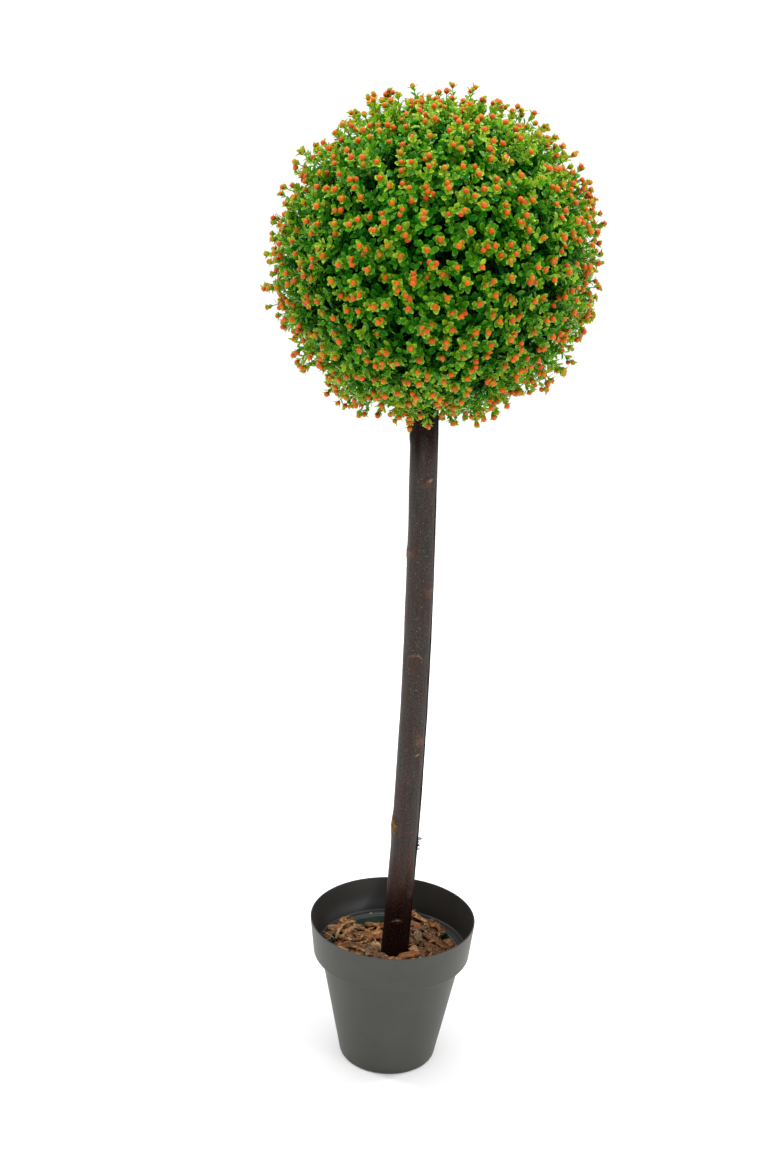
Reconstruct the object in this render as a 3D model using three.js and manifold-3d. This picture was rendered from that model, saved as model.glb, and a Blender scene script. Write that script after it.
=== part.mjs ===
// A standard lollipop topiary, the artificial kind: one ball of moulded boxwood sprigs on a bare wooden stem.
// The stem is set in a bed of bark chips, in a green liner pot that sits inside a grey collared pot.
// Millimetres, +Z up. The origin is the middle of the pot's flat underside, and the front faces -Y.
import * as THREE from "three";
import { mergeVertices } from "three/addons/utils/BufferGeometryUtils.js";
import Module from "manifold-3d";

const wasm = await Module();
wasm.setup();

const fitGap = 0.4; // between any two pieces that touch

// The grey pot: a tapered body under a wider collar.
const pot = {
  height: 191,
  rimRadius: 105,
  collarDepth: 47.5,
  collarFootRadius: 99.6,
  shoulderRadius: 90.4, // the body, where it meets the collar
  footRadius: 61.6,
  wall: 2.2,
  edge: 1, // rounding of rim, collar foot and inner ledge
  footEdge: 2.4, // rounding round the underside
  sides: 48,
};
const collarFoot = pot.height - pot.collarDepth;

// The green liner pot stands on the grey pot's floor.
const liner = {
  foot: pot.wall + fitGap,
  height: 139,
  wallClearance: 2.8, // to the grey pot's body
  wall: 1.4,
  lip: 1.5, // how far the rolled lip stands out, with its height
  sides: 40,
};

// The bark chips and the set filling under them, as one solid.
const bed = {
  level: 143, // mean height of the chips round the stem
  mound: 8, // how far the chips pile up at the back left
  dip: 7, // how far they sink at the front left, where the liner shows
  roughness: 2.2,
  rings: 6,
  sides: 36,
};

// The stem: a peeled wooden pole that leans and bows a little to the right.
const stem = {
  foot: 70, // its flat cut, set in the bed
  top: 1000, // inside the ball
  footDiameter: 35,
  topDiameter: 31.4,
  bowHeight: 570, // where it stands furthest to the right
  bowOffset: 14.8,
  bowSagitta: 5.6e-5, // fall-off of that offset with height squared, per mm
  depthBow: 3, // the same pole's slight bow towards the back
  sides: 14,
  ringSpacing: 24,
};

// Branch stubs cut flush leave low swellings: height, angle round the stem from +X, and how far they stand out.
const knots = [
  [183, -95, 0.9],
  [321, 188, 1.8],
  [433, -55, 1.0],
  [543, -92, 1.5],
  [626, -50, 1.1],
  [672, 186, 1.3],
  [758, -62, 1.2],
  [815, 184, 1.7],
  [380, 75, 1.3],
  [600, 110, 1.2],
  [720, 40, 1.0],
];
const knotReach = 13; // half-length of a swelling along the stem
const knotSpread = 0.5; // and round it, in radians

// The clipped ball of sprigs.
const crown = {
  centre: new THREE.Vector3(13.5, 1, 1012),
  radius: 186.5,
  lump: 3.4, // slow waves where the tufts meet
  tuft: 4.2, // single sprigs that stand proud
  detail: 9,
};

const material = (color, roughness) =>
  new THREE.MeshStandardMaterial({ color, roughness, metalness: 0 });
const materials = {
  potPlastic: material(0x5d5e5b, 0.55),
  linerPlastic: material(0x1d4a3a, 0.45),
  bark: material(0x8a5a3a, 0.9),
  stemWood: material(0x3c302c, 0.7),
  foliage: material(0x3f8a24, 0.5),
};

const lerp = THREE.MathUtils.lerp;
const radians = THREE.MathUtils.degToRad;

// Turns a closed profile of [radius, height] pairs about +Z. The pairs run anticlockwise, outside first.
function turned(profile, sides) {
  const points = profile.map(([radius, height]) => new THREE.Vector2(radius, height));
  return new THREE.LatheGeometry(points, sides).rotateX(Math.PI / 2);
}

// A solid for booleans, from any closed geometry.
function solidOf(geometry) {
  const bare = geometry.clone();
  bare.deleteAttribute("normal");
  bare.deleteAttribute("uv");
  const merged = mergeVertices(bare, 1e-3);
  return new wasm.Manifold(
    new wasm.Mesh({
      numProp: 3,
      vertProperties: new Float32Array(merged.attributes.position.array),
      triVerts: new Uint32Array(merged.index.array),
    }),
  );
}

function geometryOf(solid) {
  const mesh = solid.getMesh();
  const geometry = new THREE.BufferGeometry();
  geometry.setAttribute("position", new THREE.BufferAttribute(mesh.vertProperties, 3));
  geometry.setIndex(new THREE.BufferAttribute(mesh.triVerts, 1));
  geometry.computeVertexNormals();
  return geometry;
}

function named(name, geometry, itsMaterial) {
  const mesh = new THREE.Mesh(geometry, itsMaterial);
  mesh.name = name;
  return mesh;
}

// Outer radius of the grey pot's body at a height below the collar.
const bodyRadius = (height) =>
  lerp(pot.footRadius, pot.shoulderRadius, (height - pot.footEdge) / (collarFoot - pot.footEdge));

function potGeometry() {
  const { height, rimRadius, collarFootRadius, footRadius, shoulderRadius, wall, edge, footEdge } = pot;
  const ledge = collarFoot + wall; // the collar's inner step
  return turned(
    [
      [0, 0],
      [footRadius - footEdge, 0],
      [footRadius - footEdge * 0.3, footEdge * 0.3],
      [footRadius, footEdge],
      [shoulderRadius, collarFoot],
      [collarFootRadius - edge, collarFoot],
      [collarFootRadius, collarFoot + edge],
      [rimRadius, height - edge],
      [rimRadius - edge * 0.7, height],
      [rimRadius - wall + edge * 0.4, height],
      [rimRadius - wall, height - edge],
      [collarFootRadius - wall, ledge + edge],
      [collarFootRadius - wall - edge, ledge],
      [shoulderRadius - wall + edge, ledge],
      [shoulderRadius - wall, ledge - edge],
      [footRadius - wall, wall + edge],
      [footRadius - wall - edge, wall],
      [0, wall],
    ],
    pot.sides,
  );
}

// Outer and inner radius of the liner's wall at a height.
const linerOutside = (height) => bodyRadius(height) - pot.wall - liner.wallClearance;
const linerInside = (height) => linerOutside(height) - liner.wall;

function linerGeometry() {
  const { foot, height, wall, lip } = liner;
  const top = foot + height;
  const lipRadius = linerOutside(top) + lip;
  return turned(
    [
      [0, foot],
      [linerOutside(foot) - wall, foot],
      [linerOutside(foot + wall), foot + wall],
      [linerOutside(top - lip * 2), top - lip * 2],
      [lipRadius, top - lip * 1.6],
      [lipRadius, top - lip * 0.4],
      [lipRadius - lip * 0.6, top],
      [linerInside(top), top],
      [linerInside(foot + wall * 2), foot + wall * 2],
      [linerInside(foot + wall) - wall, foot + wall],
      [0, foot + wall],
    ],
    liner.sides,
  );
}

// Height of the chips at a place: a level bed, piled at the back left, sunk at the front left, uneven all over.
function chipsAt(x, y) {
  const hump = (cx, cy, reach) => Math.exp(-((x - cx) ** 2 + (y - cy) ** 2) / reach ** 2);
  const waves = Math.sin(x / 9 + 1.3) * Math.cos(y / 8) + Math.sin((x + y) / 13);
  return (
    bed.level + bed.mound * hump(-46, 44, 34) - bed.dip * hump(-66, -26, 24) + (bed.roughness * waves) / 2
  );
}

function bedGeometry() {
  const floor = liner.foot + liner.wall + fitGap;
  const rim = bed.level - bed.roughness;
  const side = (height) => linerInside(height) - fitGap * 1.5;
  const profile = [
    [0, floor],
    [side(floor) - liner.wall * 3, floor],
    [side(floor + liner.wall * 3), floor + liner.wall * 3],
    [side(rim - 14), rim - 14],
  ];
  for (let ring = bed.rings; ring >= 0; ring -= 1) {
    profile.push([(side(rim - 14) * ring) / bed.rings, rim]);
  }
  const geometry = turned(profile, bed.sides);
  const place = geometry.attributes.position;
  for (let i = 0; i < place.count; i += 1) {
    if (place.getZ(i) > rim - 1) {
      const radius = Math.hypot(place.getX(i), place.getY(i));
      const edgeDrop = 5 * THREE.MathUtils.smoothstep(radius, side(rim) * 0.86, side(rim));
      place.setZ(i, chipsAt(place.getX(i), place.getY(i)) - edgeDrop);
    }
  }
  return geometry;
}

// The stem's centre line.
const stemCentre = (height) => {
  const away = height - stem.bowHeight;
  const along = (height - stem.foot) / (stem.top - stem.foot);
  return new THREE.Vector3(
    stem.bowOffset - stem.bowSagitta * away * away,
    stem.depthBow * Math.sin(Math.PI * along),
    height,
  );
};

// The stem's radius at a height and an angle, with its knots.
function stemRadius(height, angle) {
  const along = (height - stem.foot) / (stem.top - stem.foot);
  let radius = lerp(stem.footDiameter, stem.topDiameter, along) / 2;
  for (const [knotHeight, knotAngle, proud] of knots) {
    const turn = Math.atan2(Math.sin(angle - radians(knotAngle)), Math.cos(angle - radians(knotAngle)));
    radius += proud * Math.exp(-(((height - knotHeight) / knotReach) ** 2) - (turn / knotSpread) ** 2);
  }
  return radius;
}

// The stem's solid, grown all round by a margin: 0 for the stem itself, the fit gap for its sockets.
function stemGeometry(margin) {
  const foot = stem.foot - margin;
  const top = stem.top + margin;
  const rings = Math.round((top - foot) / stem.ringSpacing);
  const heights = Array.from({ length: rings + 1 }, (_, i) => lerp(foot, top, i / rings));
  for (const [knotHeight] of knots) {
    heights.push(knotHeight);
  }
  heights.sort((a, b) => a - b);
  const points = [];
  for (const height of heights) {
    const centre = stemCentre(height);
    for (let side = 0; side < stem.sides; side += 1) {
      const angle = (2 * Math.PI * side) / stem.sides;
      const radius = stemRadius(height, angle) + margin;
      points.push(centre.x + radius * Math.cos(angle), centre.y + radius * Math.sin(angle), height);
    }
  }
  const faces = [];
  for (let ring = 0; ring + 1 < heights.length; ring += 1) {
    for (let side = 0; side < stem.sides; side += 1) {
      const next = (side + 1) % stem.sides;
      const low = ring * stem.sides;
      const high = low + stem.sides;
      faces.push(low + side, low + next, high + next, low + side, high + next, high + side);
    }
  }
  const last = (heights.length - 1) * stem.sides;
  for (let side = 1; side + 1 < stem.sides; side += 1) {
    faces.push(0, side + 1, side, last, last + side, last + side + 1);
  }
  const geometry = new THREE.BufferGeometry();
  geometry.setAttribute("position", new THREE.Float32BufferAttribute(points, 3));
  geometry.setIndex(faces);
  geometry.computeVertexNormals();
  return geometry;
}

// How far the ball's surface stands out in a direction, from -1 to 1, as slow waves and as single sprigs.
const lumps = ({ x, y, z }) =>
  (Math.sin(5.1 * x + 1.7) * Math.cos(4.3 * y) + Math.sin(6.2 * z + 2.3 * x) + Math.cos(5.7 * y - 3.1 * z)) / 3;
function tufts({ x, y, z }) {
  const dice = Math.sin(x * 127.1 + y * 311.7 + z * 74.7) * 43758.5453;
  return 2 * (dice - Math.floor(dice)) - 1;
}

function crownGeometry() {
  const ball = new THREE.IcosahedronGeometry(1, crown.detail);
  ball.deleteAttribute("normal");
  ball.deleteAttribute("uv");
  const geometry = mergeVertices(ball, 1e-4);
  const place = geometry.attributes.position;
  const way = new THREE.Vector3();
  for (let i = 0; i < place.count; i += 1) {
    way.fromBufferAttribute(place, i).normalize();
    const radius = crown.radius + crown.lump * lumps(way) + crown.tuft * tufts(way);
    way.multiplyScalar(radius).add(crown.centre);
    place.setXYZ(i, way.x, way.y, way.z);
  }
  return geometry;
}

const socket = solidOf(stemGeometry(fitGap));
const cutRoundStem = (geometry) => geometryOf(solidOf(geometry).subtract(socket));

const topiary = new THREE.Group();
topiary.name = "lollipop_topiary";
topiary.add(
  named("pot", potGeometry(), materials.potPlastic),
  named("liner_pot", linerGeometry(), materials.linerPlastic),
  named("bark_bed", cutRoundStem(bedGeometry()), materials.bark),
  named("stem", stemGeometry(0), materials.stemWood),
  named("crown", cutRoundStem(crownGeometry()), materials.foliage),
);

export default topiary;
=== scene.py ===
"""Looks of an artificial lollipop topiary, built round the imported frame.

A ball of moulded sprigs with orange berries stands on a wooden pole. The pole is set in bark chips, inside
a dark green liner, and the liner stands in a matte grey collared pot. Lengths are metres unless a name
ends in _mm; +Z is up and -Y is the front.
"""

import itertools
import logging
import math
from dataclasses import dataclass, field
from enum import Enum

import bpy
import numpy as np
from mathutils import Matrix, Vector


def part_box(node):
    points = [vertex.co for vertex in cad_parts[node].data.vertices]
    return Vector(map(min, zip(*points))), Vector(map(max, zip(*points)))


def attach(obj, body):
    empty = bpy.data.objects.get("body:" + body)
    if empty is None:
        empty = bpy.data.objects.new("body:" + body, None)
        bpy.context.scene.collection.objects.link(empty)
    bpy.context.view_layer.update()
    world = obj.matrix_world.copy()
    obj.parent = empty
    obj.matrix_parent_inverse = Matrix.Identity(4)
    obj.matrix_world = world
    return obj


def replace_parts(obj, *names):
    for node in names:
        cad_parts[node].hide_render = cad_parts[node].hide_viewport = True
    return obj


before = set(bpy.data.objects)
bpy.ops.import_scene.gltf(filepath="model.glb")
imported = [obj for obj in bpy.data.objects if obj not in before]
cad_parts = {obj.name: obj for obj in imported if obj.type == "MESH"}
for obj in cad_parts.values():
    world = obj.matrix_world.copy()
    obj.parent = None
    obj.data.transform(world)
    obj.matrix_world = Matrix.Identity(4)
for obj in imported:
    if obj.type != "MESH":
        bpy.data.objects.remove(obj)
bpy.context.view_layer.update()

log = logging.getLogger("topiary")
Array = np.ndarray
Tree, Node, Socket = bpy.types.NodeTree, bpy.types.Node, bpy.types.NodeSocket

MM = 0.001
BODY = "root"
PIECE_LIMIT = 190_000  # triangles in one piece
HASH_STEPS = np.array([374761393, 668265263, 1440670441])  # odd numbers that tell lattice corners apart
HASH_SEED = 69069
HASH_MIX = 1274126177
RANGE = ("Value", "From Min", "From Max", "To Min", "To Max")  # a MapRange node's sockets


# ---- arrays


def unit(vectors: Array) -> Array:
    """Vectors over their lengths, along the last axis."""
    return vectors / np.maximum(np.linalg.norm(vectors, axis=-1, keepdims=True), 1e-12)


def smoothstep(low: float, high: float, value: Array) -> Array:
    """0 below low, 1 above high, and 3t^2 - 2t^3 between them; low may be the larger of the two."""
    t = np.clip((value - low) / (high - low), 0.0, 1.0)
    return t * t * (3.0 - 2.0 * t)


def side_axes(axes: Array) -> tuple[Array, Array]:
    """Two unit vectors square to each axis and to each other.

    Args:
        axes: unit vectors, shape (..., 3).
    Returns:
        The first and second side axis, each of the same shape.
    """
    helper = np.where(np.abs(axes[..., 2:3]) < 0.9, [0.0, 0.0, 1.0], [1.0, 0.0, 0.0])
    first = unit(np.cross(helper, axes))
    return first, np.cross(axes, first)


def value_noise(points: Array, seed: int) -> Array:
    """Smooth random values from -1 to 1: one hashed at each corner of a unit lattice, eased between them.

    Args:
        points: positions in lattice units, shape (..., 3).
        seed: picks another set of corner values.
    Returns:
        One value per point.
    """
    cell = np.floor(points).astype(np.int64)
    part = points - cell
    ease = part**3 * (part * (part * 6.0 - 15.0) + 10.0)
    total = np.zeros(points.shape[:-1])
    for corner in itertools.product((0, 1), repeat=3):
        code = (cell + corner) @ HASH_STEPS + seed * HASH_SEED
        code = ((code ^ (code >> 13)) * HASH_MIX) & 0xFFFFFFFF
        value = ((code ^ (code >> 16)) & 0xFFFF) / 32767.5 - 1.0
        weight = np.prod(np.where(np.array(corner) == 1, ease, 1.0 - ease), axis=-1)
        total += weight * value
    return total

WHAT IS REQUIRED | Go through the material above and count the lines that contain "model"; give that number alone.

RESPONSE TO THE TASK | 2